IBM's 2024 Cost of a Data Breach Report pegged the global average cost of a data breach at $4.88 million. Phishing was the most common initial attack vector. That means fake emails aren't just an annoyance — they're the front door to your organization's worst day.

And yet, most companies treat email security as a checkbox. Install a spam filter, send a yearly training video, move on. That approach fails because threat actors adapt faster than static defenses.

What actually works is continuous security awareness training combined with regular phishing simulations. Employees need to see realistic fake emails in controlled environments so they can build pattern recognition. Not once a year — continuously.

If your organization hasn't implemented a structured phishing awareness training program, you're running on hope. Hope is not a security strategy.

How Do You Tell If an Email Is Fake?

Here's the quick checklist I use and recommend to every organization I work with:

  • Verify the sender domain. Does the email address match the legitimate domain of the organization? Character-for-character?
  • Inspect links without clicking. Hover to reveal the true destination. If it looks suspicious, go directly to the website instead.
  • Question urgency. Real emergencies don't usually arrive as surprise emails demanding immediate wire transfers.
  • Look for personalization gaps. "Dear Customer" from your bank? They know your name. Generic greetings in supposedly personalized messages are a tell.
  • Check for DMARC alignment. If your organization uses email authentication (and it should), messages that fail SPF, DKIM, or DMARC checks get flagged. Push your IT team to enforce DMARC at a "reject" policy.
  • When in doubt, verify out of band. Call the sender using a known phone number — not one from the email — and confirm the request.

This section alone, practiced consistently, will catch 90% of the fake emails your team encounters.

Technical Defenses That Actually Reduce Fake Email Volume

Training is essential, but you shouldn't rely on humans alone. Layer in these technical controls.

Email Authentication: SPF, DKIM, and DMARC

These three protocols work together to verify that an email actually came from the domain it claims to represent. CISA's Binding Operational Directive 18-01 required all federal agencies to implement DMARC. Your organization should do the same. A properly configured DMARC policy at enforcement level (p=reject) prevents most direct domain spoofing.

Multi-Factor Authentication on Every Email Account

Even when a phishing email successfully steals a password, multi-factor authentication (MFA) stops the attacker from logging in. This is non-negotiable in 2024. If your email accounts aren't behind MFA, you're one fake email away from full account compromise.

Advanced Threat Protection and URL Sandboxing

Most enterprise email platforms offer real-time link scanning and attachment detonation in sandboxed environments.
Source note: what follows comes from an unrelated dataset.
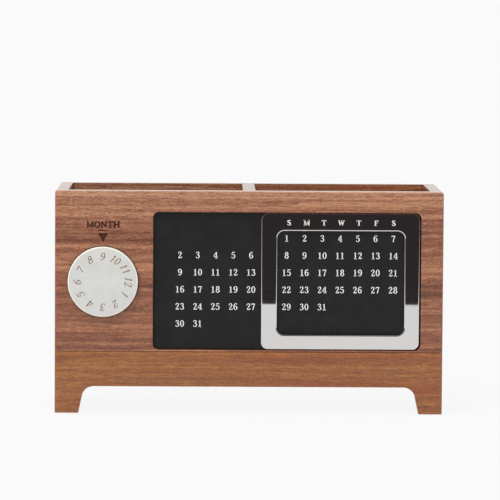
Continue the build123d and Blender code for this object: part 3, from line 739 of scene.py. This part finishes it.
grown(
    "printed_dates", dates_tree(),
    upright(FIRST_COLUMN_X + (COLUMNS - 1) * COLUMN_PITCH / 2, plate_low[1], FIRST_ROW_Z - (ROWS - 1) * ROW_PITCH / 2),
    "case", columns=COLUMNS, rows=ROWS, column_pitch=COLUMN_PITCH, row_pitch=ROW_PITCH, advance=DATE_ADVANCE,
    digits=print_digits, ink=white_ink,
)
grown(
    "weekday_initials", row_tree(),
    upright(slider_low[0] + FIRST_WEEKDAY_FROM_LEFT, slider_low[1], slider_high[2] - WEEKDAY_BELOW_TOP),
    "slider", count=len(WEEKDAYS), pitch=WEEKDAY_PITCH, letters=weekday_letters, ink=silver_ink,
)
grown(
    "month_numbers", dial_tree(), upright(DIAL_X, dial_low[1], DIAL_Z), "dial", count=MONTHS, top=MONTH_ON_TOP,
    radius=MONTH_NUMBER_RADIUS, advance=MONTH_NUMBER_ADVANCE, digits=dial_digits, ink=tan_ink,
)


# ---- the engraved front ------------------------------------------------------------------------------------
WELD = 0.001 * MM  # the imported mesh's corners closer than this are one


def prism(shape, corners, depth):
    """Adds a polygon on the XY plane to a bmesh as a closed slab, from -depth to depth."""
    rings = [[shape.verts.new((x, y, z)) for x, y in corners] for z in (depth, -depth)]
    shape.faces.new(rings[0])
    shape.faces.new(rings[1][::-1])
    for k in range(len(corners)):
        j = (k + 1) % len(corners)
        shape.faces.new((rings[1][k], rings[1][j], rings[0][j], rings[0][k]))


def engraving_cutter(char):
    """The word over the dial, a bar and a pointer, as one solid that reaches into the front by their depth."""
    letters = [glyph_mesh(f"label_{c}", c, LABEL_PEN, LABEL_HEIGHT, 2 * ENGRAVED, LABEL_STRETCH) for c in LABEL]
    widths = [max(v.co.x for v in mesh.vertices) * 2 for mesh in letters]
    gap = (LABEL_WIDTH - sum(widths)) / (len(letters) - 1)
    shape = bmesh.new()
    left = -LABEL_WIDTH / 2
    for mesh, width in zip(letters, widths):
        mesh.transform(Matrix.Translation((left + width / 2, LABEL_ABOVE_DIAL, -ENGRAVED)))
        shape.from_mesh(mesh)
        left += width + gap
    half = POINTER_WIDTH / 2
    prism(shape, [(-half, POINTER_TOP), (0.0, POINTER_TIP), (half, POINTER_TOP)], ENGRAVED)
    low, high = BAR_ABOVE_DIAL - BAR_HEIGHT / 2, BAR_ABOVE_DIAL + BAR_HEIGHT / 2
    prism(shape, [(-half, low), (half, low), (half, high), (-half, high)], ENGRAVED)
    bmesh.ops.recalc_face_normals(shape, faces=shape.faces)
    mesh = bpy.data.meshes.new("engraving_cutter")
    shape.to_mesh(mesh)
    shape.free()
    mesh.transform(upright(DIAL_X, front_low[1], DIAL_Z))
    mesh.materials.append(char)
    cutter = bpy.data.objects.new("engraving_cutter", mesh)
    bpy.context.scene.collection.objects.link(cutter)
    return cutter


def engraved_front():
    """The front panel with its engraved marks cut in."""
    shape = bmesh.new()
    shape.from_mesh(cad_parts["front_panel"].data)
    bmesh.ops.remove_doubles(shape, verts=shape.verts, dist=WELD)
    mesh = bpy.data.meshes.new("engraved_front")
    shape.to_mesh(mesh)
    shape.free()
    mesh.materials.clear()
    mesh.materials.append(paint["front_panel"])
    panel = bpy.data.objects.new("engraved_front", mesh)
    bpy.context.scene.collection.objects.link(panel)
    cutter = engraving_cutter(burnt_walnut())
    cut = panel.modifiers.new("engrave", "BOOLEAN")
    cut.operation = "DIFFERENCE"
    cut.solver = "EXACT"
    cut.use_self = True
    cut.material_mode = "TRANSFER"
    cut.object = cutter
    seen = bpy.context.evaluated_depsgraph_get()
    result = bpy.data.meshes.new_from_object(panel.evaluated_get(seen), preserve_all_data_layers=True, depsgraph=seen)
    panel.modifiers.clear()
    panel.data = result
    bpy.data.objects.remove(cutter)
    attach(panel, "case")
    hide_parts("front_panel")


engraved_front()


# ---- floor, lights and camera ------------------------------------------------------------------------------
BACKGROUND = "fafafa"
TABLE_HALF = 6.0
TABLE_GLOW = 0.945  # the table near the object mostly glows evenly, and a dark matt part on top takes the shadow
PLAIN_FROM, PLAIN_TO = 0.16, 0.42  # from the origin: between these the lit table fades into the plain background

# What the polished slider sees in front of it is a painted reflection on the table, shown to mirrors only: the plain
# pale table near by, and past a line on Y a plain dark room.
TABLE_PALE = "e6e6e6"
DARK_ROOM = "302b2c"
PAINTED_ROOM_EDGE = (-0.752, -0.740)  # on Y, from the dark side of the soft edge to the pale one


def painted_mirror_view(tree, place):
    """The painted reflection that a mirror on the table sees in it: the pale table near by, and past a line on Y a dark
    room painted on the table.
    """
    depth = add(tree, "ShaderNodeSeparateXYZ", place).node.outputs["Y"]
    pale_in_mirrors = add(tree, MAP_RANGE, depth, *PAINTED_ROOM_EDGE, 0.0, 1.0)
    return add(tree, MIX, named={0: pale_in_mirrors, 6: hex_colour(DARK_ROOM), 7: hex_colour(TABLE_PALE)}, out=2,
               data_type="RGBA")


def pale_table():
    """The floor. The camera sees it evenly pale, with the object's shadow. Mirrors see a painted reflection of a room
    on it.
    """
    mesh = bpy.data.meshes.new("pale_table")
    half = TABLE_HALF
    mesh.from_pydata([(-half, -half, 0), (half, -half, 0), (half, half, 0), (-half, half, 0)], [], [(0, 1, 2, 3)])
    floor = bpy.data.objects.new("pale_table", mesh)
    bpy.context.scene.collection.objects.link(floor)
    material, tree, shader, place = new_material("white laminate table")
    rays = add(tree, "ShaderNodeLightPath").node.outputs
    wire(tree, shader, {"Base Color": hex_colour(TABLE_PALE), "Roughness": 0.9, "Specular IOR Level": 0.0})
    # Glossy rays see the table glow with the painted reflection of the room.
    seen = add(tree, "ShaderNodeEmission", painted_mirror_view(tree, place))
    shaded = add(tree, "ShaderNodeBsdfDiffuse", hex_colour("404040"))
    glow = add(tree, "ShaderNodeEmission", hex_colour(BACKGROUND), TABLE_GLOW)
    near = add(tree, "ShaderNodeAddShader", shaded, glow)
    far = add(tree, "ShaderNodeEmission", hex_colour(BACKGROUND))
    away = add(tree, VECTOR_MATH, place, operation="LENGTH", out="Value")
    plain = add(tree, MAP_RANGE, away, PLAIN_FROM, PLAIN_TO, 0.0, 1.0)
    to_camera = add(tree, "ShaderNodeMixShader", plain, near, far)
    lit = add(tree, "ShaderNodeMixShader", rays["Is Camera Ray"], shader.outputs[0], to_camera)
    wire(tree, tree.nodes["Material Output"], {
        "Surface": add(tree, "ShaderNodeMixShader", rays["Is Glossy Ray"], lit, seen)})
    mesh.materials.append(material)


FRONT_TO_SIDE = (-0.35, -0.15)  # on a direction's Y: from the dark room in front to the pale one beside it
LOW_TO_HIGH = (0.3, 0.9)  # on its Z: from the side walls to the ceiling


def studio_world():
    """White to the camera. Light for the object. For mirrors, a dark room in front and a pale one elsewhere."""
    world = bpy.data.worlds.new("studio")
    bpy.context.scene.world = world
    world.use_nodes = True
    tree = world.node_tree
    rays = add(tree, "ShaderNodeLightPath").node.outputs
    direction = add(tree, "ShaderNodeSeparateXYZ", add(tree, "ShaderNodeTexCoord")).node.outputs
    not_in_front = add(tree, MAP_RANGE, direction["Y"], *FRONT_TO_SIDE, 0.0, 1.0)
    mirrored = add(tree, COLOUR_RAMP, not_in_front, stops=[(0.0, DARK_ROOM), (1.0, "f4f2ef")])
    above = add(tree, MAP_RANGE, direction["Z"], *LOW_TO_HIGH, 0.0, 1.0)
    light = add(tree, COLOUR_RAMP, above, stops=[(0.0, "aeaeae"), (1.0, "f4f4f4")])
    light = add(tree, MIX, named={0: rays["Is Glossy Ray"], 6: light, 7: mirrored}, out=2, data_type="RGBA")
    plain = hex_colour(BACKGROUND)
    seen = add(tree, MIX, named={0: rays["Is Camera Ray"], 6: light, 7: plain}, out=2, data_type="RGBA")
    wire(tree, tree.nodes["Background"], {"Color": seen, "Strength": 1.0})


LIT_POINT = (0, 0, 0.06)  # about the object's middle


def softbox(name, place, size, energy):
    """A square area light that points at the object and isn't seen in mirrors."""
    light = bpy.data.lights.new(name, "AREA")
    light.size = size
    light.energy = energy
    lamp = bpy.data.objects.new(name, light)
    lamp.location = place
    lamp.rotation_euler = (Vector(LIT_POINT) - Vector(place)).to_track_quat("-Z", "Y").to_euler()
    lamp.visible_glossy = False
    bpy.context.scene.collection.objects.link(lamp)


PHOTO_PIXELS = 500
FOCAL_PIXELS = 3569.9
SENSOR_WIDTH = 36.0  # millimetres, as Blender has it
CAMERA_PLACE = (-0.0241, -2.1, 0.2531)
CAMERA_PAN = -0.0119  # radians
CAMERA_DOWN = 0.0761
CAMERA_ROLL = 0.0062
SEES_TO = 50.0


def photo_camera():
    """Where the photograph was taken from, fitted to the object's edges in it."""
    camera = bpy.data.objects.new("camera", bpy.data.cameras.new("camera"))
    camera.data.sensor_width = SENSOR_WIDTH
    camera.data.lens = FOCAL_PIXELS / PHOTO_PIXELS * SENSOR_WIDTH
    camera.data.clip_end = SEES_TO
    pan = Matrix.Rotation(CAMERA_PAN, 4, "Z")
    down = Matrix.Rotation(pi / 2 - CAMERA_DOWN, 4, "X")
    roll = Matrix.Rotation(CAMERA_ROLL, 4, "Z")
    camera.matrix_world = Matrix.Translation(CAMERA_PLACE) @ (pan @ down @ roll)
    bpy.context.scene.collection.objects.link(camera)
    bpy.context.scene.camera = camera


pale_table()
studio_world()
softbox("key", (-0.55, -0.9, 1.5), 0.45, 14.0)
softbox("front", (-0.3, -1.9, 0.75), 0.3, 9.5)
photo_camera()
bpy.context.scene.view_settings.view_transform = "Standard"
Turn these features on. They catch known malicious URLs and zero-day payloads that basic spam filters miss.

Zero Trust Email Policies

Apply zero trust principles to email. Don't automatically trust internal emails — compromised accounts send fake emails from legitimate addresses. Flag emails from external senders, restrict auto-forwarding rules, and monitor for impossible travel logins on email accounts.
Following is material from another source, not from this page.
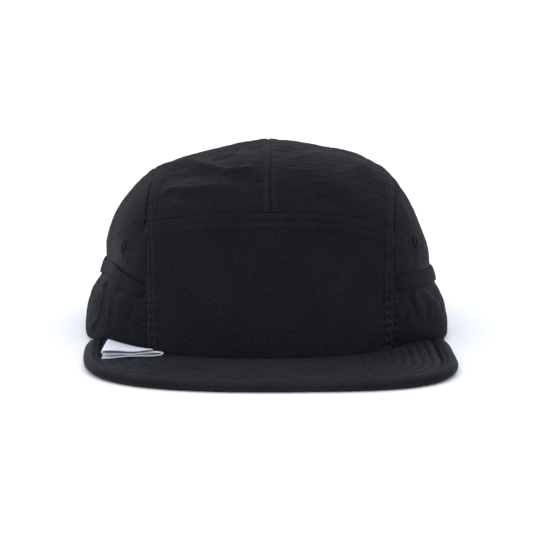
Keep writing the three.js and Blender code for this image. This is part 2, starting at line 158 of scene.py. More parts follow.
crown = {
    "height": 94, "halfWidth": 90, "frontReach": 97, "backReach": 101, "wall": 1.4, "planPower": 2.25,
    "sidePower": 2.15, "frontPower": 2.65, "heartHeight": 12, "foldDepth": 4, "seamGap": 0.03,
}
frontPanel = {"halfWidth": 60, "height": 71.5, "cornerDrop": 11.4, "cornerTilt": 2.4, "cornerPower": 2.6}
topPanel = {"lean": 3.8, "halfWidthAtTop": 57, "halfWidthAtBack": 46}
sidePanel = {"cornerOver": 152}
peak = {
    "length": 54.8, "halfWidth": 89.3, "sideShift": -1.2, "frontShift": 16.5, "plateThickness": 4.2,
    "edgeThickness": 5.6, "edgeWidth": 8, "widestSetback": 12, "frontPower": 2.85, "endPower": 2,
    "endTurn": 68, "taperTurn": 14, "taperTilt": 4, "tipSize": 1.2, "frontShare": 0.76, "restGap": 0.3,
}
strap = {"width": 6.8, "thickness": 1.2, "height": 34, "gap": 0.35, "pull": 2.6, "reach": 10}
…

Building a Culture That Catches Fake Emails

I've seen organizations with world-class spam filters still get breached because one employee clicked one link. Technology alone doesn't solve this. Culture does.

The best security cultures I've encountered share three traits:

  • Reporting is rewarded, not punished. If an employee reports a suspicious email — even if they clicked the link — they should be thanked, not shamed. Shame drives silence. Silence drives breaches.
  • Phishing simulations run monthly. Not as gotcha exercises, but as teaching moments. When someone fails a simulation, they get immediate, specific coaching on what they missed. Organizations running structured cybersecurity awareness training see measurable drops in click rates over 90-day cycles.
  • Leadership participates visibly. When the CEO talks about the phishing simulation they almost fell for, it normalizes vigilance across the organization. Security awareness that only flows downhill never takes root.
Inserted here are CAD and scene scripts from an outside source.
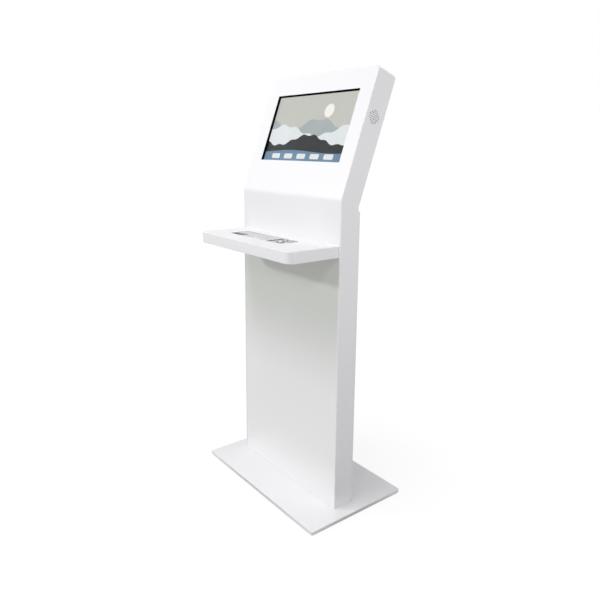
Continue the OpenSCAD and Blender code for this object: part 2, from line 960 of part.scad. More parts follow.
// Round loudspeaker behind the sound holes; side is -1 or 1
module speaker(side) {
    color("black")
        on_head()
            translate([side * (half_w - sheet), speaker_y, speaker_z])
                rotate([0, -side * 90, 0]) {
                    difference() {
                        union() {
                            cylinder(h = 3, r = 32);
                            translate([0, 0, 3])
                                cylinder(h = 15, r1 = 27, r2 = 16);
                            translate([0, 0, 18])
                                cylinder(h = 9, r = 18);
                        }
                        translate([0, 0, -1])
                            cylinder(h = 4, r = 26);
                        translate([0, 0, 3 - e])
                            cylinder(h = 12, r1 = 24, r2 = 9);
                    }
                }
}

// ---------------------------------------------------------------- fan

module fan_frame() {
    y1 = head_t - sheet;
    y0 = y1 - fan_t;
    color("black")
        on_head()
            difference() {
                union() {
                    difference() {
                        box([fan_x - fan_side / 2, fan_x + fan_side / 2], [y0, y1],
                            [fan_z - fan_side / 2, fan_z + fan_side / 2]);
                        rod_y(fan_x, y0 - 1, y1 + 1, fan_z, fan_r);
                    }
                    rod_y(fan_x, y0, y0 + 2.5, fan_z, 15);
                    for (k = [0:1])
                        translate([fan_x, y0, fan_z])
                            rotate([0, 45 + 90 * k, 0])
                                box([-fan_r - 1, fan_r + 1], [0, 2.5], [-2, 2]);
                    rod_y(fan_x, y0, y1 - 5, fan_z, 2);
                }
                for (x = [-1, 1], z = [-1, 1])
                    rod_y(fan_x + x * 36, y0 - 1, y1 + 1, fan_z + z * 36, 2.2);
            }
}

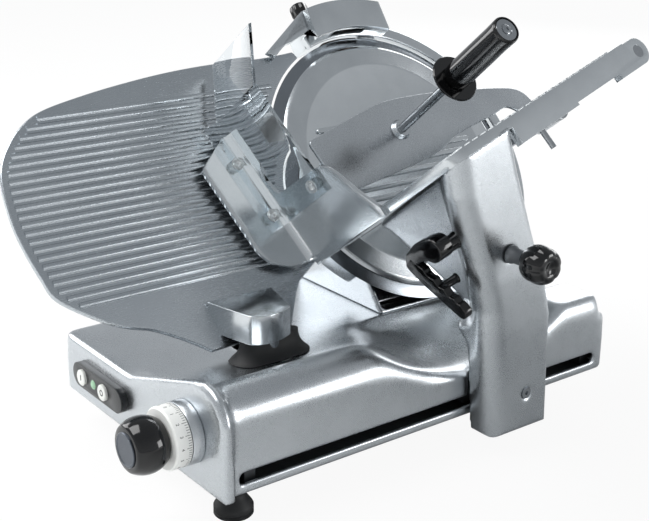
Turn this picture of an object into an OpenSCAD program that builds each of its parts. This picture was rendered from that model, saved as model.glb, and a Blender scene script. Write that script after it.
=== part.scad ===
// Electric gravity feed slicer with a tilted round blade, built from separate pieces.
// The origin is the middle of the footprint on the table. +X is the operator's right,
// +Y points away from the operator and +Z is up.

/* [Blade] */
// Diameter of the round blade
blade_d = 330; // [320:1:340]
// Thickness of the blade at its hub
blade_t = 5; // [4:0.5:6]
// Width of the ground bevel at the rim
bevel_w = 13; // [8:1:16]
// Radial width of the guard ring
ring_w = 15; // [10:1:20]
// Thickness of the guard ring
ring_t = 9; // [6:1:12]
// Radial gap between the blade and the guard ring
ring_gap = 3; // [2:0.5:5]
// Thickness of the blade cover
cover_t = 4.5; // [4:0.5:5]

/* [Layout] */
// Lean of the blade plane from upright, in degrees
lean = 37; // [34:0.5:40]
// Second tilt of the table towards its fence, in degrees
side_tilt = 16.5; // [14:0.5:18]
// Blade centre, measured across from the middle of the machine
blade_x = -83; // [-88:1:-78]
// Blade centre, measured back from the middle of the machine
blade_y = 142; // [136:1:148]
// Height of the blade centre
blade_z = 241; // [238:1:246]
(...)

Real-World Fake Email Scenarios I Keep Seeing

These aren't theoretical. These are patterns from real incidents reported to the FBI IC3 and observed across industries in 2024.

The Vendor Invoice Swap

An attacker compromises a vendor's email account, monitors conversations about upcoming payments, and then sends a message from the real email address with "updated" bank details. The money goes to the attacker's account. By the time anyone notices, it's been laundered through three countries. This is BEC at its most effective.

The IT Password Reset

"Your password expires in 24 hours. Click here to update." The link leads to a perfect clone of your company's login portal. The employee enters their credentials, and the attacker now owns their account. If MFA isn't in place, the attacker is inside within minutes.

The HR Benefits Email

During open enrollment season, employees receive an email that appears to be from HR with an attachment labeled "2024 Benefits Update.pdf." The PDF contains an embedded link or macro that delivers malware. Attackers time these campaigns around known business cycles because it makes the fake email feel expected.

What to Do Right Now

You don't need a six-month roadmap to start protecting your organization from fake emails. Here's what you can do this week:

  • Audit your DMARC policy. Go to your DNS records and check. If you're at p=none, you're monitoring but not protecting. Move to p=quarantine or p=reject.
  • Enable MFA on all email accounts. Start with leadership and finance teams — they're the highest-value targets for BEC.
  • Launch your first phishing simulation. Start with a realistic but not overly difficult template. Measure your click rate. That's your baseline. A strong phishing awareness training program gives you the tools to do this at scale.
  • Educate your team on out-of-band verification. Every wire transfer request, every payment detail change, every "urgent" ask from leadership should be confirmed via phone or in person. No exceptions.
  • Enroll your team in cybersecurity awareness training that covers real-world social engineering tactics — not just generic compliance slides.

Fake emails aren't going away. They're getting smarter, faster, and harder to detect. The organizations that survive are the ones where every employee treats their inbox like a potential attack surface — because it is.